The contact mechanics of hypoid bevel gears involve three primary nonlinearities: material nonlinearity from large deformations, geometric nonlinearity from shape changes, and contact surface nonlinearity from intermittent interactions. To accurately model this, I adopt a dynamic contact formulation based on the principle of virtual work and Coulomb friction. Consider two bodies, A (the contactor, often the more flexible gear) and B (the target, often the stiffer gear), with their respective configurations \( V_A \) and \( V_B \). The normal contact condition enforces a non-penetration constraint, meaning that during motion, no point from body A can penetrate body B. For a point P on the surface of body A at time t, denoted as \( ^tS_A \), and a corresponding point Q on body B’s surface \( ^tS_B \), the gap function is defined as:
$$ ^tg_N = g(^t\mathbf{x}_A^P, t) = (^t\mathbf{x}_A^P – ^t\mathbf{x}_B^Q) \cdot ^t\mathbf{n}_B^Q \geq 0 $$
Here, \( ^t\mathbf{x}_A^P \) and \( ^t\mathbf{x}_B^Q \) are the position vectors of points P and Q, respectively, and \( ^t\mathbf{n}_B^Q \) is the outward normal vector at Q. This ensures that the distance \( ^tg_N \) remains non-negative, preventing overlap. For tangential contact, I use the Coulomb friction model, which relates the frictional force \( ^t\mathbf{F}_A^P \) to the normal contact force \( ^tF_A^N \) through a friction coefficient \( \mu \). The condition is expressed as:
$$ ^tF_A^P = \sqrt{(^tF_{A1})^2 + (^tF_{A2})^2} \leq \mu \, ^tF_A^N $$
where \( ^tF_{A1} \) and \( ^tF_{A2} \) are the tangential contact force components. The contact problem is solved incrementally using a finite element approach. The virtual work principle for the equilibrium configuration at time \( t + \Delta t \) is given by:
$$ \sum_{r=A,B} \left[ \int_{^{t+\Delta t}V} ^{t+\Delta t}\tau_{ij}^r \, \delta^{t+\Delta t} e_{ij}^r \, dV – ^{t+\Delta t}W_L^r – ^{t+\Delta t}W_I^r – ^{t+\Delta t}W_C^r \right] = 0 $$
In this equation, \( ^{t+\Delta t}\tau_{ij}^r \) represents the Cauchy stress tensor, \( \delta^{t+\Delta t} e_{ij}^r \) is the variation of the infinitesimal strain tensor, \( ^{t+\Delta t}W_L^r \) is the virtual work of external loads, \( ^{t+\Delta t}W_I^r \) accounts for inertial forces, and \( ^{t+\Delta t}W_C^r \) denotes the virtual work due to contact forces. This formulation allows for the tracking of contact evolution over time, incorporating both normal and frictional effects in hypoid bevel gear simulations.

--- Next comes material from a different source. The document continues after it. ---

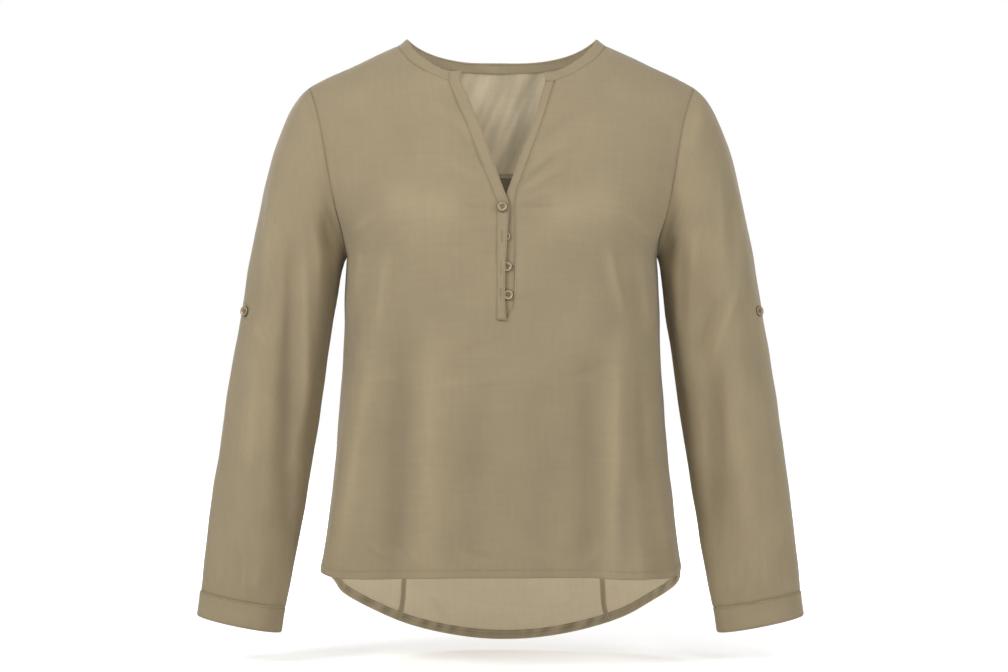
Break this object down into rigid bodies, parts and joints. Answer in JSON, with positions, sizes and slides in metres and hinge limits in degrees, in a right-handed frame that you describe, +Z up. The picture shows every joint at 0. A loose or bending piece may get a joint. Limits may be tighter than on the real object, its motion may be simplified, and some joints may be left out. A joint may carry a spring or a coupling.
{
  "type": "women's blouse with a buttoned half placket",
  "caption": "Long-sleeved pull-on blouse with a collarless neckband, a V neck above a short buttoned placket, closed band cuffs and a curved hem that is longer behind, hollow as worn.",
  "frame": {"origin": "mid-point between the neck ends of the two shoulder seams, where the wearer's shoulders hold the blouse up", "axes": "+Z up, the front of the blouse faces -Y, +X is the wearer's left"},
  "size_m": [0.6626, 0.2442, 0.6722],
  "materials": {
    "taupe_cloth": "soft plain-weave viscose crepe, matt with a faint sheen",
    "horn_button": "polished horn-effect resin"
  },
  "bodies": {
    "root": {"back_centre": "taupe_cloth", "back_side_left": "taupe_cloth", "back_side_right": "taupe_cloth", "back_yoke": "taupe_cloth", "cuff_left": "taupe_cloth", "cuff_right": "taupe_cloth", "front": "taupe_cloth", "neckband": "taupe_cloth", "placket_under": "taupe_cloth", "placket_upper": "taupe_cloth", "sleeve_left": "taupe_cloth", "sleeve_right": "taupe_cloth", "sleeve_tab_left": "taupe_cloth", "sleeve_tab_right": "taupe_cloth", "button_1": "horn_button", "button_2": "horn_button", "button_3": "horn_button", "button_4": "horn_button", "sleeve_button_left": "horn_button", "sleeve_button_right": "horn_button"}
  },
  "joints": []
}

To build an accurate finite element model, I first developed a three-dimensional geometric representation of the extension epicycloid hypoid bevel gear pair using parametric design software. The gear geometry is derived from machining parameters based on the face-hobbing process, which generates the unique tooth profile. The basic parameters of the gear set are summarized in Table 1, which includes key dimensions such as shaft angle, offset distance, normal module, number of teeth, and spiral angles. These parameters are essential for defining the mesh and ensuring realistic contact behavior in the hypoid bevel gear system.
| Parameter | Pinion | Gear |
|---|---|---|
| Shaft angle Σ (°) | 90 | |
| Offset distance E (mm) | 30 | |
| Normal module at reference point m_n (mm) | 3.15216 | 3.15216 |
| Number of teeth z_i | 11 | 47 |
| Reference pitch radius r_m (mm) | 26.97 | 86.12 |
| Spiral angle at reference point β_m (°) | 50 (Left-hand) | 30.667 (Right-hand) |
| Pitch cone angle δ_i (°) | 20.250 | 68.633 |
| Machine setting angle δ_Mi (°) | 0.20 | 68.64 |
| Horizontal cutter position H_2 (mm) | -71.9203 | – |
| Vertical cutter position V_2 (mm) | -73.1142 | – |
| Vertical workpiece setting E_m (mm) | 30.1616 | – |
| Bed setting X_b (mm) | 10.5802 | – |
| Horizontal workpiece setting X_p (mm) | -0.1747 | 4.6721 |
The geometric model was then imported into a meshing tool to generate a finite element grid. Given the complexity of hypoid bevel gear teeth, I employed a refined mesh on the tooth surfaces to capture contact stresses accurately, while coarser elements were used in non-critical regions like the gear body to reduce computational cost. A single tooth model was meshed and then replicated through rotational operations to form the full gear assembly, ensuring proper alignment and tooth spacing. The final mesh consists of hexahedral and tetrahedral elements, with approximately 500,000 nodes and 1.2 million elements for the entire gear pair, balancing detail and simulation efficiency. For dynamic contact analysis, I selected a subset of 6-7 teeth from each gear to focus on the active meshing zone, as shown in the assembly model. This approach reduces hardware resource demands while maintaining accuracy in contact predictions for the hypoid bevel gear system.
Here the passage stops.